To create continuity with the Happiest States Data, tweets with invalid locations outside the 50 U.S. states, were considered to be invalid data and removed from the Twitter Data. It was determined that 862 tweets contained a location of Washington, DC. To avoid excessive removal of valid data, the location of these tweets was updated from D.C. to Maryland, due to proximity and the assumption that sentiment is likely to be relatively homogenous across these two locations.

After implementation of all other cleansing procedures, rows containing multiple bad entries (for example 15 missing values in a single row) were dropped as these may have resulted from a Twitter API server error, or other data collection issues.

After cleaning, researchers gathered the Top 5 Twitter Users in Twitter Data by Tweet Count (see table below) to help identify any outliers. Considering the U.S. population and the total number of tweets, the highest number of tweets by one user is 41 tweets, as shown in the table below. Because 41 is not excessively high, this indicated that the sample contains tweets from many Twitter Users, rather than an extraordinarily high number of tweets from a small sample of Twitter Users.

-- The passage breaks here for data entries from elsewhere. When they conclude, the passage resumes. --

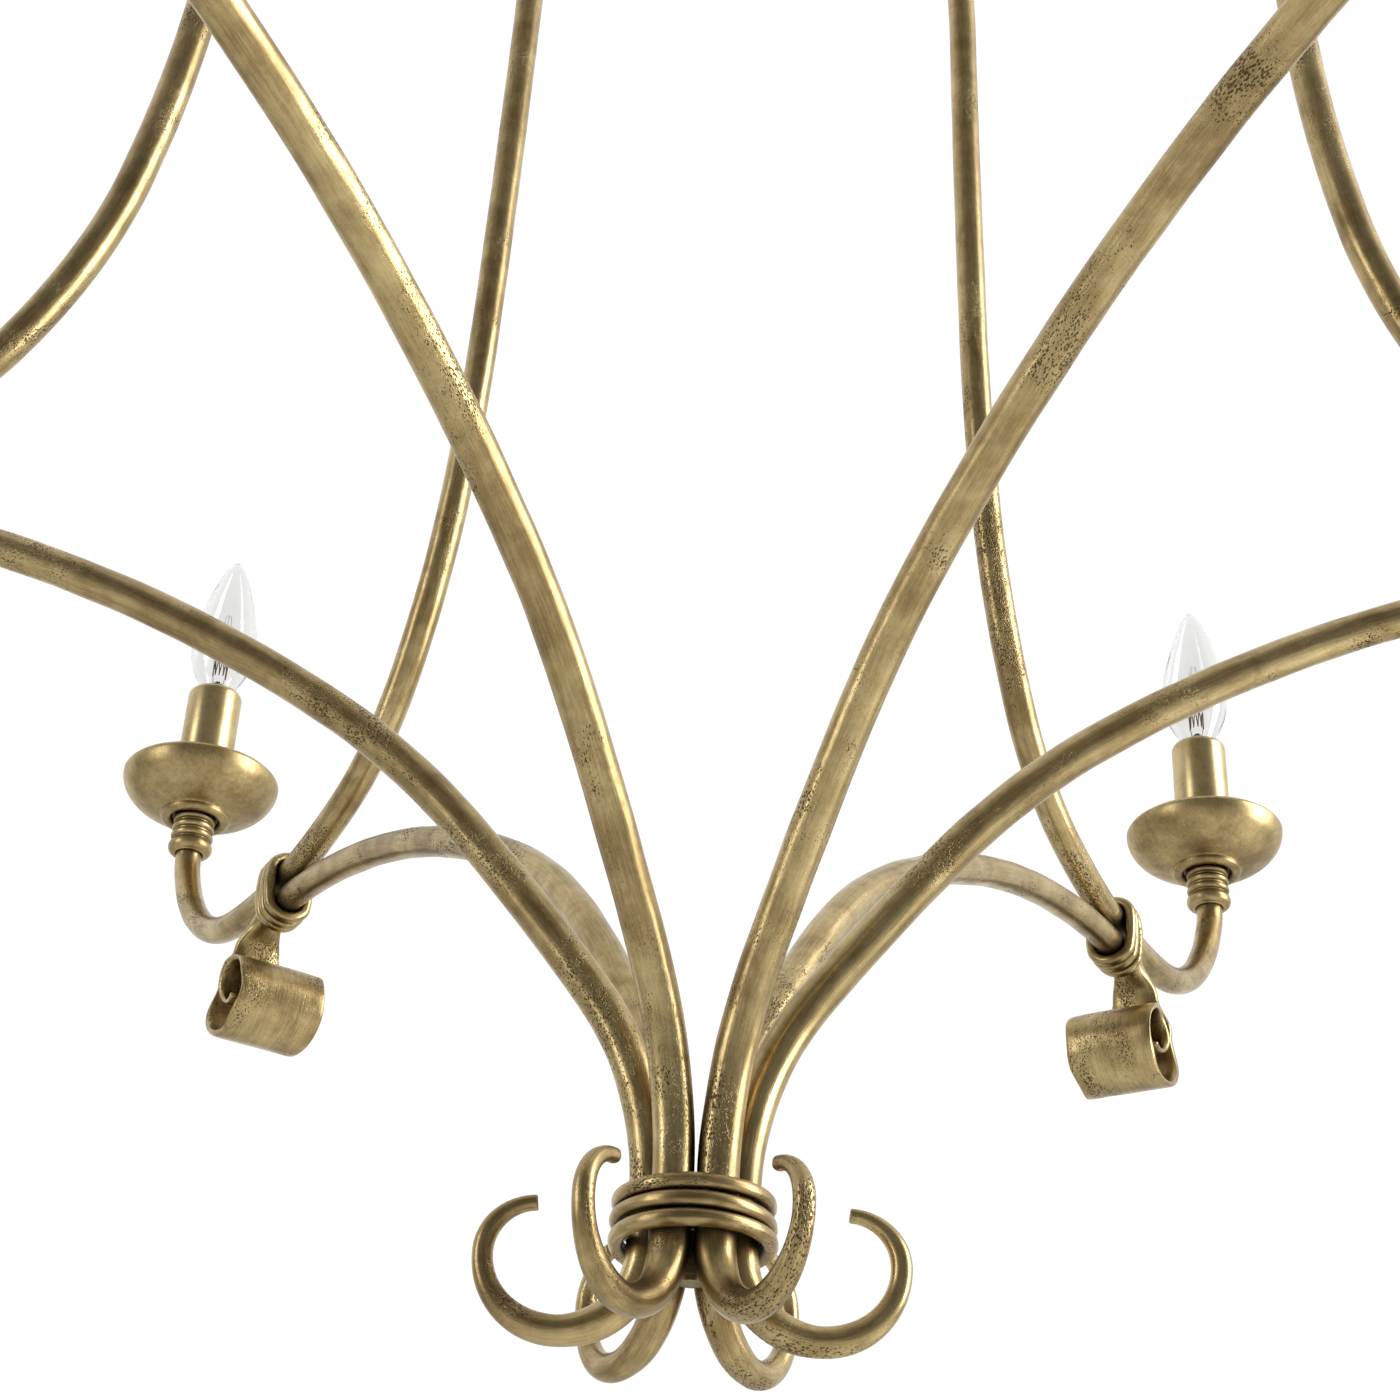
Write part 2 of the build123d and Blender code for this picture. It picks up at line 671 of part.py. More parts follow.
compound_parts = {"lampholders": at_candle * make_holder(), "leads": DROP * make_lead()}
for name, shape in compound_parts.items():
    copies = [place(shape, index) for index in range(ARM_COUNT)]
    save(name, Compound(children=copies))

save("bottom_tie", DROP * make_bottom_tie())
save("core_stud", DROP * make_core_stud())
save("hub", DROP * Pos(0, 0, HUB_Z) * make_hub())
for link in range(LINK_COUNT):
    number = LINK_COUNT - link
    quarter = 90.0 if number % 2 else 0.0
    shape = Rot(0, 0, quarter) * make_link()
    save("chain_link_" + str(number), DROP * Pos(0, 0, LINK_ZS[link]) * shape)
save("canopy_loop", make_canopy_loop(LOOP_BOTTOM + LOOP_R - CEILING_Z))
save("canopy", make_canopy())
save("crossbar", make_crossbar())
save("canopy_fixings", make_canopy_fixings())

print("ceiling above the bottom tie", round(CEILING_Z, 3))
print("candle circle radius", round(CANDLE_R, 3), "neck", round(NECK_Z - CEILING_Z, 3))
print("hub underside", round(HUB_Z - CEILING_Z, 3), "eye top", round(EYE_TOP - CEILING_Z, 3))
print("links", [round(z - CEILING_Z, 3) for z in LINK_ZS])
print("loop bottom", round(LOOP_BOTTOM - CEILING_Z, 3))
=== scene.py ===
"""Looks of the six-arm candle chandelier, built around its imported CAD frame.

Shapes are written in millimetres, as in the part's own drawing, and turned
into metres when a mesh is made. Heights of the arms count from the level where
they start to spread, and a candle's heights from the bottom of its neck.
"""
from math import cos, pi, radians, sin

import bpy
from mathutils import Matrix, Vector, noise


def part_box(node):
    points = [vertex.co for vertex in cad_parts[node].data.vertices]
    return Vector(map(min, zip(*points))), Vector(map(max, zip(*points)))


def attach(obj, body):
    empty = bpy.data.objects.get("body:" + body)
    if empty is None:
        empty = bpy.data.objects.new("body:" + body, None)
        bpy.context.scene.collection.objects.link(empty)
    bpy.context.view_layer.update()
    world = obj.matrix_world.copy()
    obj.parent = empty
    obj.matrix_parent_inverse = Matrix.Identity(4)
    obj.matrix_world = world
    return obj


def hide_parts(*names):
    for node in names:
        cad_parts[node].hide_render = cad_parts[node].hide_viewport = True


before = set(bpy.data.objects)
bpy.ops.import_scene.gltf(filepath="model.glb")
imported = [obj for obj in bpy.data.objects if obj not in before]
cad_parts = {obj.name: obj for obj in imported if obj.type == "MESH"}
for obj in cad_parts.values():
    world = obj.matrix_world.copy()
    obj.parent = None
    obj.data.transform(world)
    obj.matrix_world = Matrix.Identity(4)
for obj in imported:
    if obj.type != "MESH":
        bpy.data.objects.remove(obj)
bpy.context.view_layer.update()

MM = 0.001
ARM_ANGLES = (-119.7, -60.4, -0.2, 59.9, 121.7, 178.9)
ARM_COUNT = len(ARM_ANGLES)

# Rods, as in the part
ARM_R = 6.35
STAY_R = 6.6
ROD_GAP = 0.1
ARM_WAIST = 13.4
TIE_Z = -14.0
ARM_STRAIGHT = 9.2
ARM_RISE = (
    (109.1, 36.5), (925.0, 4.3), (259.0, 16.0), (509.0, 10.0), (459.0, 19.0), (75.0, 11.0),
)
RIBBON_STRAIGHT = 8.0
RIBBON_BEND = (18.0, 83.2)
RIBBON_DROP = 28.0
RIBBON_ROLL = ((19.5, 90.0), (18.5, 90.0), (15.0, 90.0), (9.5, 90.0), (10.5, 95.0))
RIBBON_TAIL = 4.0
# Share of the ribbon's length, width, thickness, squareness of the section
RIBBON_SECTIONS = (
    (0.0, 12.7, 12.7, 2.0),
    (0.09, 14.5, 8.6, 2.6),
    (0.17, 22.0, 5.2, 3.4),
    (0.28, 33.0, 3.8, 4.5),
    (0.40, 40.0, 3.2, 6.0),
    (0.60, 40.0, 3.0, 6.0),
    (0.85, 40.0, 3.0, 6.0),
    (1.0, 38.5, 2.8, 6.0),
)
SCROLL_STRAIGHT = 8.0
SCROLL_BENDS = ((25.5, 90.0), (22.8, 90.0), (15.5, 86.0))
SCROLL_SECTIONS = (
    (0.0, 12.7, 12.7, 2.0),
    (0.1, 12.4, 12.4, 2.0),
    (0.31, 10.5, 10.5, 2.0),
    (0.45, 9.2, 9.2, 2.0),
    (0.78, 6.4, 6.4, 2.1),
    (1.0, 4.7, 4.5, 2.4),
)
STAY_UP = ((241.0, 14.0), (104.0, 37.4), (253.0, 20.7), (688.0, 8.1), (6342.0, 1.7))
STAY_DOME = (265.0, 50.0)
STAY_HUB_BEND_R = 92.0
STAY_HUB_RADIUS = 22.0
STAY_IN_HUB = 10.0
STAY_OUT = ((240.0, 13.7), (105.3, 59.0), (28.5, 24.1))
NECK_TUBE_DEPTH = 7.0
TIE_BAR_R = 2.5
TIE_PITCH = 4.9
BOTTOM_BAR_R = 2.55
BOTTOM_PITCH = 6.0
TIE_GAP = 0.35
TIE_TURNS = 3

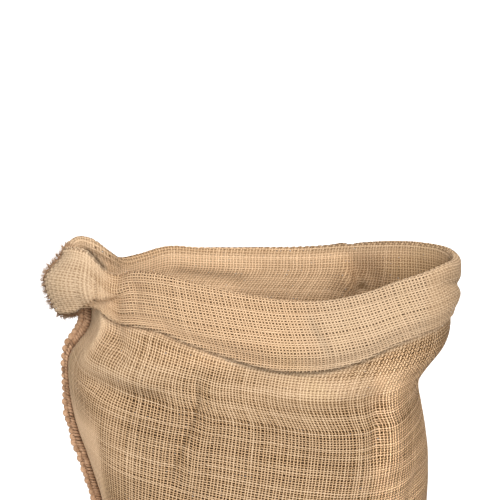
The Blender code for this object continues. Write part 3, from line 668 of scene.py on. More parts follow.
def painted_gap_shade(p, v, u):
    """How dark the painted shade in the gaps between yarns is: full where only the sack's inside lies behind them."""
    back = behind(p)
    folded = smooth((v - RIM_AT + 4.0) / 6.0)  # the body's cloth lies behind the cuff
    gap_shade = 1.0 - 0.32 * folded
    # daylight comes through the back of the mouth
    gap_shade = gap_shade * (1 - 0.54 * back * (1 - folded) * smooth((p[..., 2] - 500.0) / 60.0))
    # just under the cuff the weave is pushed close
    gap_shade = gap_shade * (1 - 0.72 * spot(p, 78.0, 512.0, 86.0, 18.0) * (1 - back) * (1 - folded))
    gap_shade = gap_shade * (1 - 0.25 * smooth((-110.0 - p[..., 0]) / 40.0) * (1 - smooth((p[..., 2] - 500.0) / 40.0)))
    # pulled flat between the ear and the long crease
    gap_shade = gap_shade * (1 - 0.16 * spot(p, -108.0, 552.0, 56.0, 30.0) * (1 - back) * (1 - folded))
    values = mouth((u % 1.0).ravel())[0]
    hem = (values[:, 2] - values[:, 3]).reshape(u.shape)
    gap_shade = gap_shade * (1 - 0.7 * np.exp(-(((hem - 3.0 - p[..., 2]) / 4.5) ** 2)) * (1 - folded) * (1 - back))
    gap_shade = gap_shade * (1 - 0.58 * smooth((p[..., 0] - 10.0) / 90.0) * folded * (1 - back))
    gap_shade = gap_shade * (1 - 0.55 * spot(p, -164.0, 634.0, 30.0, 15.0))  # the ear's rolled back lip
    gap_shade = gap_shade * (1 - 0.5 * back * np.exp(-(((v - RIM_AT) / 9.0) ** 2)))
    near = np.minimum(u % 1.0, 1 - u % 1.0) * GIRTH
    strip = 6.0 + 22.0 * (1 - smooth((p[..., 2] - 450.0) / 40.0))
    gap_shade = gap_shade * (0.25 + 0.75 * smooth((near - strip) / 11.0))  # doubled cloth beside the seam
    gap_shade = gap_shade * (1 - 0.50 * spot(p, -190.0, 605.0, 40.0, 48.0) * (1 - back))
    gap_shade = gap_shade * (1 - 0.40 * spot(p, -30.0, 541.0, 44.0, 10.0) * (1 - back) * (1 - folded))
    gap_shade = gap_shade * (1 - 0.92 * beside(p))
    # painted shade along the crease: its gaps are painted fully dark
    far, inside = line_distance(p.reshape(-1, 3)[:, [0, 2]], CREASES[1]["line"])
    line = (np.exp(-((far / 2.6) ** 2)) * inside).reshape(u.shape) * (1 - back) * (1 - folded)
    gap_shade = gap_shade + (1.0 - gap_shade) * line
    gap_shade = gap_shade * (1 - 0.35 * spot(p, -150.0, 545.0, 26.0, 16.0) * (1 - back))
    gap_shade = gap_shade * (1 - 0.30 * spot(p, -112.0, 532.0, 42.0, 13.0) * (1 - back))
    return gap_shade


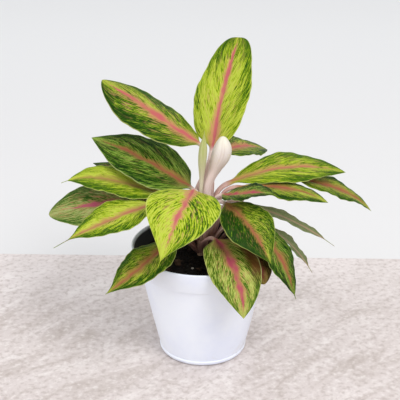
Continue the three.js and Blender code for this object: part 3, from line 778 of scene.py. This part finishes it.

To begin an analysis of the tweet content, the text of each tweet was segmented into tokens, broken out into individual words for further analysis. Then, existing packages within Python were leveraged to assess the sentiment of the text of each of the tweets, assigning a score to each tweet. Using the VADER algorithm, the sentiment of each tweet was assigned into four classes: positive, negative, neutral, and compound, where the positive score represents the sum of the tweet’s positive characteristics, divided by the total, and similarly for the negative and neutral scores. The compound score is an aggregated score of the positive, negative, and neutral scores of an individual tweet [4].

Analysis of Data Cleanliness

The cleanliness of both the State Happiness and Twitter Data was assessed both before and after cleaning procedures were implemented, through a data quality score. Since the data is comprised of tweets and rankings, the clearest indicator of cleanliness is the number of missing values. The Data Quality Score, below, checks for the missing values of a column and returns a score that represents the level of cleanliness, with 100 being the best and 0 being the worst.

def checkCleanliness(df_col, row_count):

    score = 100

    missing_values_counts = df_col.isnull().sum()

    score = score *(1-missing_values_counts/row_count)

Investigation into the scores of the Twitter Data cleanliness before and after cleansing by attribute (see table below), indicates that all attributes improved in cleanliness, with the exception of time_zone. However, this field is unlikely to negatively impact sentiment analysis.

A similar investigation into the scores of the State Happiness Data cleanliness before and after cleansing by attribute (see table below), indicates that all attributes maintained cleanliness, with no issues in missing data.

Binning the Twitter Data

As part of the continued preparation of the Twitter data, the compound sentiment score was binned into 5 categories: Very Negative, Little Negative, Neutral, Little Positive, Very Positive, as displayed in the table below,

 

Binning of Compound Sentiment Scores of Twitter Data
Bin Label Range of Compound Scores Example Score
Very Negative -1.0 to -0.5 -0.89
Little Negative -0.49 to 0 -0.32
Neutral 0 0
Little Positive 0 to 0.49 0.30
Very Positive 0.5 to 1.0 0.92

 

 

Before binning, the compound sentiment score is locally normal between range [-1, 0] and range [0,1] as shown in the left figure above. However, the distribution of the compound scores as a whole is not very normal or smooth. After binning the compound sentiment scores into 5 labels, results are as follows: a compound score of -2 is Very Negative, -1 is Little Negative, 0 is Neutral, 1 is Little Positive, and scores up to 2 are very positive. By binning the attribute, the data is more smooth and normally distributed, as shown in the right histogram above.

Histograms of Key Attributes

To further investigate the Twitter and State Happiness data and gather additional insight, key attributes were plotted in histograms. Firstly, we investigated the distribution of the Twitter Data sample by state to assist in confirming that the sample of tweets was representative of the true population of the states and help ensure accuracy in analysis results. By plotting histograms of the Number of Tweets by State (see figure below) and comparing to the population of each state (shown below), we investigated whether the sample of tweets was distributed sensibly across all U.S. states, with the number of tweets per state roughly aligning with the population of a given state. To further investigate the sample of tweets, the number of users per state was plotted. Both of these visual analyses suggested that the proportions were roughly aligned and provided confidence that the sample of tweets was representative by state.

 

 

In reviewing the histograms above, it was determined that the plots of the sample of tweets are all similarly distributed. This suggests that that the sample of tweets being analyzed are representative of the true U.S. population by state in terms of proportion.

 

 

 

The rankings of happiness were plotted by state, as illustrated in the figure above. Through visual analysis, it was apparent that there are no obvious outliers in happiness scores, and the range of scores is not excessively high. It appears that most states have relatively similar happiness rankings.

We plotted frequently used words from the raw text of the Twitter data to visually investigate the sentiment. Based on the results, shown above, Twitter users appear to use a mix of words with positive and negative sentiment, with positive words like “love” and “good” appearing frequently. Additional analysis would be required to draw further conclusions on sentiment patterns.